「今年9月、政府は閣議で高齢社会対策大綱を6年ぶりに改定し、『後期高齢者の医療費窓口負担3割の適用範囲を現在よりも拡大する方向で検討する』旨を明記。現在、高齢者の窓口負担は多くの人が1割ですが、これを皮切りに2割、3割負担の人が増えることが予想されます」(医療ジャーナリスト)
物価高や年金の目減りなど家計への逆風が相次ぐなか、医療費の支出を抑えることはいっそう重要になってくる。全日本病院協会・診療アウトカム評価事業の’23年度医療費(重症度別)年間集計では、主要がんや急性心筋梗塞、脳梗塞などの重症度別の1入院あたりの医療費が算出されている。最新の統計を見ると、多くの場合重症度が低いほど、医療費の負担が軽くなる傾向にある。医療ガバナンス研究所理事長で内科医の上昌広さんが語る。
「1カ月に支払った医療費が一定額を超えた場合、超過分が返金される『高額療養費制度』がありますが、入院の場合は差額ベッド代、抗がん剤治療で脱毛した場合は医療用ウィッグなど、医療費以外のお金も必要となります。予防・早期発見に努めることで、身体的な負担ばかりでなく、金銭的な負担も軽減できるのです」
では、各疾病ごとの医療費の傾向や予防・早期発見のポイントを上さん、常磐病院(福島県)医師の尾崎章彦さんの解説をもとに見ていこう。
【胃がん】
医療費はステージが上がるごとに増加するが、ステージIVとなると減少。
「がんの全般的な傾向です。
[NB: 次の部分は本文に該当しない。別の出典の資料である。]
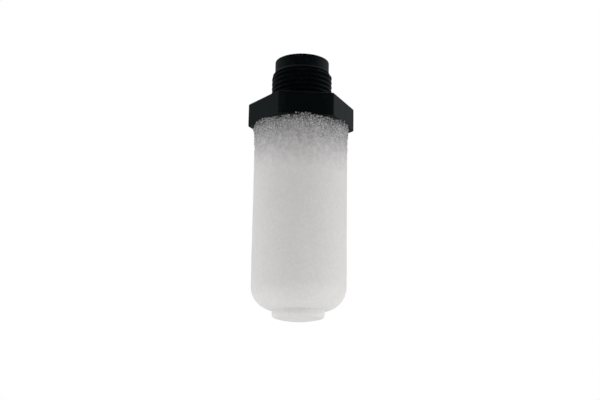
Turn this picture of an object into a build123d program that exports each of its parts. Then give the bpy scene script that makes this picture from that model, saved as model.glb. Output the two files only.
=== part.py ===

ステージIVとなると、がんが転移することで、手術など積極的な治療を行わないケースが多いためでしょう」(上さん)
胃がん検診は、50歳以上は2年に1回、問診+胃部X線検査、または胃カメラ検査を受けることを厚労省は推奨している。
「胃部X線検査とは、バリウム検査のこと。スキルス性胃がんは発見しやすいといわれていますが、早期の胃がんは胃カメラによる検査が見つけやすいです」(上さん)
予防においては、ピロリ菌の検査が有効だ。
「胃がんの主な原因となるピロリ菌を自分が保菌しているか確認しておきたいところ」(上さん)
胃カメラでピロリ菌感染が疑われた場合、保険診療内で血液や呼吸による検査が受けられる。保菌者は薬によって除菌することになるが、高齢になると除菌ができないケースも。
「医師の指示に従い、定期的に検査することで早期発見につなげましょう」(上さん)
【大腸がん】
「結腸がん、直腸がんに大別される大腸がんですが、胃がん同様、早期の場合は内視鏡で切除ができるため、入院日数も短期になる傾向があります」(尾崎さん)
結腸がんのステージ0の医療費は3割負担で15万9千233円。それがステージIとなると35万5千583円と、2倍以上の金額に。健康診断などの便潜血検査を受けることで、早期がんの50%、進行がんの90%を発見できるというレポートもある。
「家族に既往歴があるなど、大腸がんリスクが高い人は、大腸内視鏡検査も要検討。早期発見できる確率が高まります」(上さん)
【肺がん】
「一般的な肺がん検診はX線検査となっていますが、早期発見は非常に困難であるため、喫煙歴が長い、家族に既往歴があるなど、高リスクの人は低線量CTも考慮しましょう」(上さん)
健康診断で受けられる胸部レントゲンは無料から数百円であるいっぽう、低線量CTでは8千円から2万円ほどと少し高額だ。また、肺がんはほかのがんと異なり、ステージIIIよりステージIVの治療費が高いのも特徴。